Jay Field: I'm standing on Pensacola Beach with my back to the Gulf of Mexico. You can see the remnants of the tar balls that have been washing ashore here for few weeks now. In front of me, is the next big, multimillion dollar resort due to open up here. You can see the outlines of its 206 rooms and balconies, but it's still more concrete and cement skeleton, than actual hotel.
Julian MacQueen: It's the most out of control I've ever felt since I started my company 25 years ago.
Julian MacQueen, who develops and runs hotels, is building this one. It's a Holiday Inn.
MacQueen: That sense of helplessness would cause me not to build anything new if I was in a position to make that decision. However...
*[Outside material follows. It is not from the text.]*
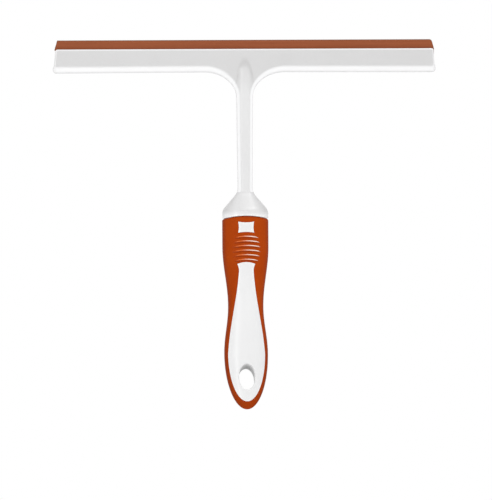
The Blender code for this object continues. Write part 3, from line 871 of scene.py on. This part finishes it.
tubes = ribs.node("GeometryNodeRealizeInstances", {0: tubes})
inputs = {"Geometry": tubes, "Material": given["Finish"]}
ribs.node("NodeGroupOutput", {0: ribs.node("GeometryNodeSetMaterial", inputs)})

rib_carrier = add("grip_ribs", bpy.data.meshes.new("grip_ribs"))
rib_modifier = rib_carrier.modifiers.new("ribs", "NODES")
rib_modifier.node_group = rib_tree
identifiers = {item.name: item.identifier for item in rib_tree.interface.items_tree}
rib_modifier[identifiers["Grip"]] = grip_skin
rib_modifier[identifiers["Finish"]] = RIB_RUBBER
graph = bpy.context.evaluated_depsgraph_get()
rib_mesh = bpy.data.meshes.new_from_object(rib_carrier.evaluated_get(graph))
rib_carrier.modifiers.clear()
rib_carrier.data = rib_mesh
# Painted highlight on the rib tops that face the key light, paler towards the right, and painted shade under
# each rib.
crest_highlight, painted_light_level, under_shade = [], [], []
for vert in rib_mesh.vertices:
    facing = vert.normal.dot(Vector((0.1, -0.8, 0.6)))
    crest_highlight.append(ease((facing - 0.84) / 0.1) * (0.55 + 0.45 * ease((vert.co.x / MM + 9) / 6)))
    painted_light_level.append(ease((vert.co.x / MM + 4) / 9))
    under_shade.append(ease((-vert.normal.z - 0.05) / 0.5) * 0.9)
for name, values in (("crest_highlight", crest_highlight), ("painted_light_level", painted_light_level), ("edge", under_shade)):
    rib_mesh.attributes.new(name, "FLOAT", "POINT").data.foreach_set("value", values)
settle(rib_carrier, "frame", "grip_rubber", "grip", crease=60)

# %% [markdown]
# ## The core
# Two white half shells meet inside the grip. The front one reaches the surface twice, as the inlay
# and as the window, both domed like the handle and rounded at their edges. The hanging hole is
# drilled through both halves, and the back one lines it as far as the grip's back.

# %% The core's two halves
PAD_SINK = 0.06  # how far the raised faces lie under the grip's surface
PAD_GAP = 0.06  # between a raised face and the grip's rim
PAD_ROLL = 0.2
HOLE_ROLL = 0.6
HALF_GAP = 0.04
CORE_RUNS = steps(map_run(CORE_INSET + 0.4, CORE_INSET), map_run(ARCH_FULL - 0.3), 60)


def core_place(side, inset):
    """Lifts the map onto the core, kept to its own side of the handle's middle."""

    def place(around, run):
        x, y, height = on_handle(around, run, inset)
        flat = handle_centre(height) + side * HALF_GAP
        return spot(x, side * max(side * y, side * flat), height)

    return place


def middle_reach(turn, side):
    """Where the drill crosses the flat face between the halves."""
    near, far = -3.0, 3.0
    for _ in range(40):
        middle = (near + far) / 2
        _, y, height = drill_spot(turn, 0, middle)
        past = y > handle_centre(height) + side * HALF_GAP
        near, far = (near, middle) if past else (middle, far)
    return near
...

He isn't now. Construction on the beach hotel and another one MacQueen is building in Alabama, is too far along to stop. He's already sunk $78 million into them. But the oil spill affected his business long before any oil washed up here.
MacQueen: We watched the pace of reservations start to denigrate beginning the first week in May really, it started to be affected. And it continued to go down and down and down.
By the end of June, a time that's normally the busiest of the year, MacQueen's seven other Gulf Coast hotels were generating half their normal revenues.
MacQueen: That's not sustainable. We will have to do massive layoffs, and, if you take that to the extreme, we'll have to stop paying our mortgages and we'll have to start looking at some plan of wrapping up our business.
A few weeks ago, MacQueen filed his first claim with BP to cover millions in lost revenue. He says he thinks the oil company will help him.
But who's going to help regional banks that lend the money for projects like his? That's exactly what Buzz Ritchie is worried about. He runs Gulf Coast Community Bank. He started studying his $200 million loan portfolio the minute the oil began flowing.
Buzz Ritchie: How many charter boats do we have financed? How many beach restaurants? How many beach businesses? We have loans to realtors just for them to operate and run and maintain their businesses.
Regional banks have a lot on the line, says economist Rick Harper. He's at the University of West Florida. He estimates panhandle banks have lent out about $4 billion in real estate loans. They were just starting to recover from hurricanes and the burst housing bubble.
Rick Harper: And then to have the oil spill decrease demand is very problematic.
Harper says any more damage to banks means a much longer recovery here in the Gulf. Banker Buzz Richie says just getting the oil leak capped would be a relief.
Ritchie: What's this going to amount to? How bad is it going to be? And how long is it going to hang around? And nobody can answer those questions. So, business doesn't like uncertainty. Our budgets are questionable. Our forecasts, our game plans, our strategies.
And he says, that's a tough place to be.
In Pensacola Beach, Florida, I¹m Jay Field for Marketplace.